7. Teach Teens Problem-Solving Skills
Problem-solving is one of the most important skills anyone can learn. Parents and teachers should take the time to help teens develop this valuable skill set. Problem-solving helps teens identify the pros and the cons of potential solutions before taking action. If your teen understands that there are many possible solutions to a problem, he’s more likely to spend a few minutes examining his options rather than resorting to impulsive behavior. Help your teen think through the consequences of each possible solution and determine how his behavior will affect himself and those around him.
8. Role Model Appropriate Behavior
Youth learn how to deal with their feelings through example. Teens watch us more than we think and absorb our actions. Seeing how adults react in various situations is the most powerful teacher to your teen, so be sure to handle your own emotions appropriately. If you yell, swear, and break things when you’re angry, don’t expect your teen to control his/her anger.
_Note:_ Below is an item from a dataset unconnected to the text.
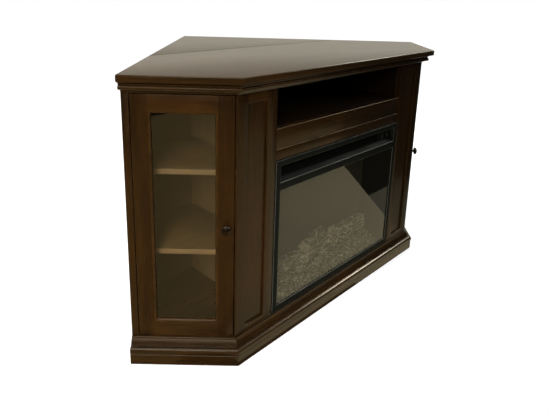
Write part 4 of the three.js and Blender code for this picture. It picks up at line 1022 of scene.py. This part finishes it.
class CONSOLE_OT_fire_bed(ConsoleStep, bpy.types.Operator):
    """Makes the resin logs and the ember bed under them"""

    bl_idname = "console.fire_bed"
    bl_label = "Logs and embers"

    def log(self, name, start, end, radius, flat, stations, seed):
        """A log from one point to another, with bark drawn out along it and sawn ends."""
        start, end = mm(*start), mm(*end)
        length = (end - start).length
        squeeze = 4.0
        step = length / squeeze / stations
        log = begin(
            name, bpy.ops.mesh.primitive_circle_add, vertices=44, radius=radius / 1000,
            fill_type="NGON", rotation=(0, math.pi / 2, 0))
        settle(log)
        edit(log)
        for index in range(stations):
            swell = 1 + 0.05 * math.sin(index * 1.9 + seed) * (0.4 + 0.6 * math.sin(index * 0.7))
            pull((
                step, 0.0012 * math.sin(index * 0.8 + seed), 0.001 * math.cos(index * 1.1 + seed)))
            bpy.ops.transform.resize(value=(1, swell, 2 - swell))
        pick("FACE", lambda c, n: abs(n.x) > 0.9)
        bpy.ops.mesh.inset(thickness=radius * 0.12 / 1000, depth=0)
        bpy.ops.mesh.inset(thickness=radius * 0.06 / 1000, depth=-0.0004)
        tidy_normals(log)
        roughen(log, "CLOUDS", 9.0, 5.0, noise_depth=3)
        roughen(log, "VORONOI", 7.0, -2.4)
        turn = Vector((1, 0, 0)).rotation_difference(end - start).to_matrix().to_4x4()
        settle(log, Matrix.Translation(start) @ turn @ Matrix.Diagonal((squeeze, 1, flat, 1)))
        smooth(log, 55)
        axis = (end - start).normalized()
        rings = cut_end(
            name + "_end", start, axis, list(palette().log_pale), list(palette().log_dark))
        return log, (rings, lambda c, n: abs(n.dot(axis)) > 0.86)

    def build(self, context):
        for name, start, end, radius, flat, stations, seed, *node in (
            ("rear_log_cast", (-204, 79.6, 152), (254, 79.6, 154), 24, 1.0, 34, 0.4, "rear_log"),
            ("left_log_cast", (-120, 50, 197), (8, 86, 199), 22.5, 0.96, 18, 2.1, "left_log"),
            ("right_log_cast", (60, 69.6, 188.3), (250, 83.6, 174.3), 20.5, 0.95, 20, 3.7,
             "right_log"),
            ("front_twig", (-170, 32, 148), (-62, 44, 121), 9.5, 0.95, 12, 5.2),
            ("middle_split", (-62, 38, 134), (42, 66, 146), 15, 0.9, 12, 6.1),
            ("left_stub", (-148, 52, 146), (-66, 58, 172), 21, 0.92, 12, 1.3),
        ):
            log, sawn = self.log(name, start, end, radius, flat, stations, seed)
            hand_over(log, "console", "log_resin", "log_bark", *node, also=[sawn])
        self.bed()
        self.chunks()

    def bed(self):
        low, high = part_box("ember_bed")
        rise, run, middle = 0.044, 0.1075, 0.120
        slope = math.atan2(rise, run)
        width, depth = high.x - low.x, high.y - low.y
        bed = begin(
            "ember_bed_cast", bpy.ops.mesh.primitive_grid_add, x_subdivisions=150,
            y_subdivisions=36, size=1,
            location=((low.x + high.x) / 2, (low.y + high.y) / 2, middle),
            rotation=(slope, 0, 0))
        bed.scale = (width, depth / math.cos(slope), 1)
        settle(bed)
        edit(bed)
        pull((0, 0, -0.03))
        bpy.ops.transform.resize(value=(1, 1, 0), center_override=(0, 0, low.z))
        tidy_normals(bed)
        group = bed.vertex_groups.new(name="crust")
        rim = 0.002
        crust = [v.index for v in bed.data.vertices if v.co.z > low.z + 0.004
                 and low.x + rim < v.co.x < high.x - rim and low.y + rim < v.co.y < high.y - rim]
        group.add(crust, 1.0, "REPLACE")
        roughen(bed, "VORONOI", 13.0, 7.0, "crust", distance_metric="DISTANCE_SQUARED")
        roughen(bed, "CLOUDS", 22.0, 6.0, "crust", noise_depth=3)
        smooth(bed, 60)
        hand_over(bed, "console", "ember_resin", "ember_bed", "ember_bed")

    def chunks(self):
        """Scatters loose chunks on the bed, evenly but without a pattern."""
        seeds = []
        for index in range(46):
            along = (index * 0.618034) % 1
            out = (index * 0.414214 + 0.2) % 1
            size = 3.2 + 5.5 * ((index * 0.732051) % 1)
            y = 17 + 30 * out * out + size * 0.3
            z = 100 + (y - 11.6) * 0.41 + size * 0.1
            seeds.append((-262 + 524 * along, y, z, size))
        first = begin(
            "ember_chunk_0", bpy.ops.mesh.primitive_ico_sphere_add, subdivisions=2, radius=0.01)
        roughen(first, "VORONOI", 9.0, 7.0)
        smooth(first, 40)
        pieces = []
        for index, (x, y, z, size) in enumerate(seeds):
            turn = Matrix.Rotation(index * 2.4, 4, (0.3, 0.5, 0.8))
            scale = Matrix.Diagonal((size / 7, size / 9, size / 11, 1))
            pieces.append(copy(
                first, "ember_piece_%d" % index, Matrix.Translation(mm(x, y, z)) @ turn @ scale))
        bpy.data.objects.remove(first)
        chunks = join(pieces, "ember_chunks")
        smooth(chunks, 40)
        hand_over(chunks, "console", "ember_resin", "ember_chunk")


# ---------------------------------------------------------------- studio
class CONSOLE_OT_studio(ConsoleStep, bpy.types.Operator):
    """Sets up the floor, the lamps, the world and the camera"""

    bl_idname = "console.studio"
    bl_label = "Studio"

    def lamp(self, name, place, target, size, watts, colour, spread, shines, lights):
        """An area lamp; shines lets reflections show it, lights lets it fall on surfaces."""
        clear()
        bpy.ops.object.light_add(type="AREA", location=place)
        lamp = bpy.context.object
        lamp.name = name
        lamp.rotation_euler = (Vector(target) - Vector(place)).to_track_quat("-Z", "Y").to_euler()
        lamp.data.shape = "RECTANGLE"
        lamp.data.size, lamp.data.size_y = size
        lamp.data.energy = watts
        lamp.data.color = colour
        lamp.data.spread = math.radians(spread)
        lamp.visible_glossy = shines
        lamp.visible_diffuse = lights

    def seen(self, finish):
        """1 where the eye, a mirror or a pane looks at the background."""
        ray = {name: finish.add("ShaderNodeLightPath", out=name) for name in (
            "Is Camera Ray", "Is Glossy Ray", "Is Transmission Ray")}
        total = ray["Is Camera Ray"] + ray["Is Glossy Ray"] + ray["Is Transmission Ray"]
        return total.at_most(1.0)

    def floor(self):
        floor = begin("studio_floor", bpy.ops.mesh.primitive_plane_add, size=24, location=(0, 0, 0))
        edit(floor)
        bpy.ops.mesh.subdivide(number_cuts=3)
        clear()
        material, finish = new_finish("pale_floor")
        pale = finish.add("ShaderNodeBsdfDiffuse", {}, {"Color": (0.5, 0.5, 0.49)})
        deep = finish.add("ShaderNodeBsdfDiffuse", {}, {"Color": (0.28, 0.25, 0.2)})
        reach = finish.add(
            "ShaderNodeVectorMath", {"operation": "LENGTH"}, {0: finish.place()}, out="Value")
        # the glow is weaker near the cabinet, so the floor there is painted a little darker:
        # painted shade round its foot
        tone = finish.blend(reach.between(0.8, 3.0), (0.8, 0.8, 0.8), (0.98, 0.98, 0.98))
        glow = finish.add("ShaderNodeEmission", {}, {"Color": tone, "Strength": 1.0})
        lit = finish.add("ShaderNodeAddShader", {}, {0: pale, 1: glow})
        finish.output(
            finish.add("ShaderNodeMixShader", {}, {0: self.seen(finish), 1: deep, 2: lit}))
        floor.data.materials.append(material)

    def world(self):
        bpy.context.scene.world = bpy.data.worlds.new("studio_world")
        finish = Finish(bpy.context.scene.world)
        eye = finish.add("ShaderNodeLightPath", out="Is Camera Ray")
        tone = finish.blend(eye, (0.9, 0.87, 0.74), (1, 1, 1))
        white = finish.add("ShaderNodeBackground", {}, {"Color": tone, "Strength": 1.0})
        room = finish.add("ShaderNodeBackground", {}, {"Color": (0.97, 0.98, 1), "Strength": 0.13})
        shader = finish.add("ShaderNodeMixShader", {}, {0: self.seen(finish), 1: room, 2: white})
        finish.add("ShaderNodeOutputWorld", {}, {"Surface": shader})

    def card(self, name, place, target, size, tone, turn=0.0):
        """A studio card, which only mirrors, lacquer and panes see."""
        card = begin(name, bpy.ops.mesh.primitive_plane_add, size=1, location=place)
        edit(card)
        bpy.ops.mesh.subdivide(number_cuts=1)
        clear()
        card.rotation_euler = (Vector(target) - Vector(place)).to_track_quat("Z", "Y").to_euler()
        card.rotation_euler.rotate_axis("Z", turn)
        card.scale = (*size, 1)
        settle(card)
        material, finish = new_finish(name + "_felt")
        finish.output(finish.add("ShaderNodeEmission", {}, {"Color": tone, "Strength": 1.0}))
        card.data.materials.append(material)
        card.visible_camera = False
        card.visible_diffuse = False
        card.visible_shadow = False

    def camera(self):
        focal, centre = 485.0, (269.3, 112.0)  # in pixels of PHOTO_SIZE
        yaw, pitch, roll = (math.radians(a) for a in (45.62, 14.17, -1.59))
        right = Vector((math.cos(yaw), -math.sin(yaw), 0))
        ahead = Vector((math.sin(yaw), math.cos(yaw), 0))
        up = ahead * math.sin(pitch) + Vector((0, 0, math.cos(pitch)))
        ahead = ahead * math.cos(pitch) - Vector((0, 0, math.sin(pitch)))
        right, up = (
            right * math.cos(roll) - up * math.sin(roll),
            right * math.sin(roll) + up * math.cos(roll))
        clear()
        bpy.ops.object.camera_add(location=mm(-1245, -872, 1024))
        camera = bpy.context.object
        camera.name = "photo_camera"
        camera.rotation_euler = Matrix((right, up, -ahead)).transposed().to_euler()
        width, height = PHOTO_SIZE
        camera.data.sensor_width = SENSOR_WIDTH
        camera.data.lens = focal / width * SENSOR_WIDTH
        camera.data.shift_x = (width / 2 - centre[0]) / width
        camera.data.shift_y = -(height / 2 - centre[1]) / width
        camera.data.clip_start, camera.data.clip_end = 0.05, 60
        bpy.context.scene.camera = camera

    def build(self, context):
        self.floor()
        self.world()
        warm, plain = (1, 0.95, 0.88), (1, 1, 1)
        for row in (
            ("key_softbox", (-2.4, -1.55, 1.3), (-0.92, -0.3, 0.42), (1.4, 1.4), 9.5, warm, 40,
             False, True),
            ("high_softbox", (-0.6, -0.4, 3.4), (0, 0, 0.6), (1.6, 1.6), 26, plain, 180,
             True, True),
            ("rear_softbox", (2.2, 2.6, 2.4), (0, 0, 0.5), (1.4, 1.4), 22, plain, 180,
             False, True),
            ("right_fill", (2.9, 0.35, 1.4), (0.5, 0, 0.4), (1.4, 1.2), 30, plain, 180,
             False, True),
            ("rear_left_fill", (-2.2, 2.8, 1.8), (0, 0.2, 0.4), (1.4, 1.2), 30, plain, 180,
             False, True),
            ("right_strip", (2.9, -1.0, 2.7), (0, -0.4, 0), (1.8, 0.7), 90, warm, 180,
             True, False),
            ("left_strip", (-2.3, -1.3, 2.5), (-0.6, -0.3, 0), (1.2, 0.5), 24, warm, 180,
             True, False),
        ):
            self.lamp(*row)
        dark, dim = (0.02, 0.018, 0.015), (0.26, 0.24, 0.17)
        olive, brown = (0.66, 0.58, 0.37), (0.42, 0.3, 0.13)
        for row in (
            ("dark_wall_front", (0.6, -6.0, 1.6), (0.6, 0, 1.6), (13.0, 4.4), dark),
            ("dark_wall_right", (6.4, -2.6, 1.6), (0, -2.6, 1.6), (7.0, 4.4), dark),
            ("dark_wall_left", (-6.0, -2.6, 1.6), (0, -2.6, 1.6), (7.0, 4.4), dark),
            ("dark_floor_front", (0.2, -3.1, 0.003), (0.2, -3.1, 2.0), (12.6, 5.9), dark),
            ("dark_floor_left", (-3.6, 0.3, 0.002), (-3.6, 0.3, 2.0), (5.4, 2.4), dark),
            ("olive_floor_front", (-0.08, -0.92, 0.006), (-0.08, -0.92, 2.0), (0.92, 0.94), olive),
            ("olive_floor_slant", (0.42, -1.39, 0.005), (0.42, -1.39, 2.0), (1.3, 1.9), olive,
             0.647),
            ("dim_floor_right", (0.75, -0.62, 0.004), (0.75, -0.62, 2.0), (0.8, 0.36), dim),
            ("brown_floor_left", (-1.75, -1.0, 0.007), (-1.75, -1.0, 2.0), (2.3, 2.8), brown),
        ):
            self.card(*row)
        self.camera()
        bpy.context.scene.view_settings.view_transform = "Standard"


STEPS = (
    CONSOLE_OT_top, CONSOLE_OT_mouldings, CONSOLE_OT_front, CONSOLE_OT_doors,
    CONSOLE_OT_shelves, CONSOLE_OT_carcass, CONSOLE_OT_leaf_hardware, CONSOLE_OT_insert,
    CONSOLE_OT_works, CONSOLE_OT_fire_bed, CONSOLE_OT_studio,
)


class CONSOLE_PT_panel(bpy.types.Panel):
    """Lists the console's settings and steps"""

    bl_idname = "CONSOLE_PT_panel"
    bl_label = "Corner fireplace console"
    bl_space_type = "VIEW_3D"
    bl_region_type = "UI"
    bl_category = "Console"

    def draw(self, context):
        for group in (context.scene.console_sizes, context.scene.console_colours):
            box = self.layout.box()
            for key in group.__annotations__:
                box.prop(group, key)
        for step in STEPS:
            self.layout.operator(step.bl_idname)


def register():
    for part in (ConsoleSizes, ConsoleColours, *STEPS, CONSOLE_PT_panel):
        bpy.utils.register_class(part)
    bpy.types.Scene.console_sizes = bpy.props.PointerProperty(type=ConsoleSizes)
    bpy.types.Scene.console_colours = bpy.props.PointerProperty(type=ConsoleColours)


def unregister():
    del bpy.types.Scene.console_colours
    del bpy.types.Scene.console_sizes
    for part in (CONSOLE_PT_panel, *reversed(STEPS), ConsoleColours, ConsoleSizes):
        bpy.utils.unregister_class(part)


def main():
    register()
    for step in STEPS:
        group, name = step.bl_idname.split(".")
        getattr(getattr(bpy.ops, group), name)()


if __name__ == "__main__":
    main()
Demonstrate to your teen how to talk about emotions calmly. For example, you might say, “I’m really angry that you didn’t clean your room like I asked you to. I’m going to go take a break to calm down for a few minutes, and then, we’re going to talk about your consequence.” Show, by example, that you accept your own negative emotions and control your response.
Have sympathy for teens who are dealing with a roller coaster of emotions. When a teenager expresses anger, sadness, or fear, calmly acknowledge the validity of those emotions and let them know that their feelings do not define their personal worth.